All in the Next ChapterBACK NUMBER
衝撃KO、怪我……波乱の1年を経て。
堀口恭司が描く2020年のストーリー。
text by
田中大貴Daiki Tanaka
photograph byAsami Enomoto
posted2020/01/28 08:00
1990年10月12日、群馬県生まれ。30歳を迎える年に、再起を期す堀口。復帰戦は9月か。
朝倉海に食らったカウンター。
――8月に朝倉選手に敗れたときも、コンディションは悪かったですか。
それは言い訳になってしまうので、あまり言いたくないです。負けたので、結果がすべてです。
――朝倉戦の映像は見ましたか。
見ましたよ、何回も。
――相手がカウンターを狙っていることは感じていましたか。
そこまで感じていませんでした。相手というよりも、やっぱり自分の動きが悪いなと思いました。踏み込みが甘かったんです。
――負けることへの恐怖心は感じましたか。
パンチをもらった瞬間の記憶はないので、怖さはないですね。ただ、応援してくれるファンの方々に対して、改めて「うわあ、負けちゃダメだな」と感じました。支えてくれる家族に対してもそうですけど、勝ってこそ感謝を示すことができて、恩返しになるので、負けたらそれができないわけですから。
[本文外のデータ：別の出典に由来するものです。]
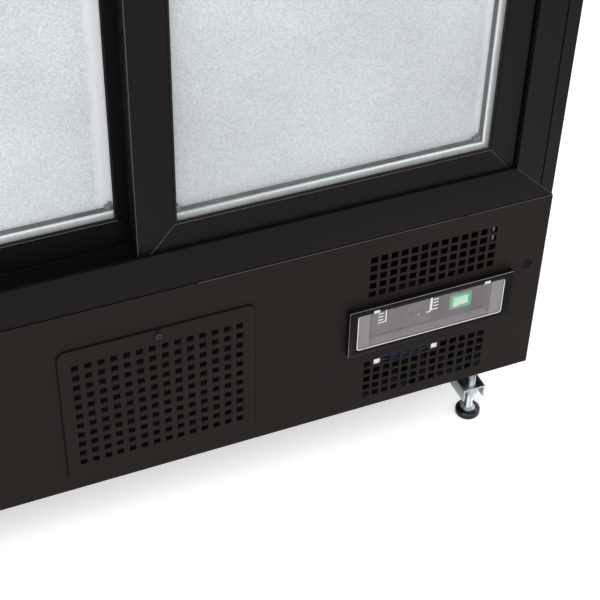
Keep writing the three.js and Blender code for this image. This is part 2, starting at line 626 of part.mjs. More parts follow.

――昨年は那須川天心選手や、ボクシングの井上尚弥選手の試合も盛り上がりました。年下の彼らを見ていて参考になるところはありますか。
天心君も井上君も、目と勘がいいんですよ。相手がこう動いたら攻撃はこう来るだろうな、という。自分も勘はいい方だと思いますけど、彼らは相手との距離が自分より近いと思います。自分ももっと近い距離で、相手の動きを読めるようにした方がいいなと思いました。
――近いとは、具体的にどのくらいですか。
1歩か、1歩半くらいですね。
――その約50cmを詰めるというのは、相当に難しいことじゃないですか。
それは練習で何度も繰り返して、相手の動きから攻撃を読むクセをつけていくしかないです。レベルアップは難しいと思った瞬間にできなくなるので、これまでも常にできると思ってやってきましたから。
「自分のペースにするのが上手い」
――大晦日に那須川選手が江幡塁選手に勝った試合を見て、何を思いましたか。
やっぱり強いな、自分のペースにするのが上手いなと思いました。格闘技は、自分のペースにした者が勝つので。
――WBSSでノニト・ドネア選手に勝った、井上選手はどうですか。
ずっと1ラウンドKOとか早期決着で来ていたので、長いラウンドはどうなるんだろうと思っていましたし、決勝戦は相手も上手くてペースのつかみ合いになっていましたけど、最終的には自分のペースにしていてすごいな、と。
――自分のペースにする、というのはどういう技術ですか。
自分の好きな距離で、得意な打撃ができることです。試合だから相手も動きますけど、それでも自分の思い通りに動かせたり。そのためには自分の得意技をしっかり当てて、相手にやりづらいなと思わせることが必要です。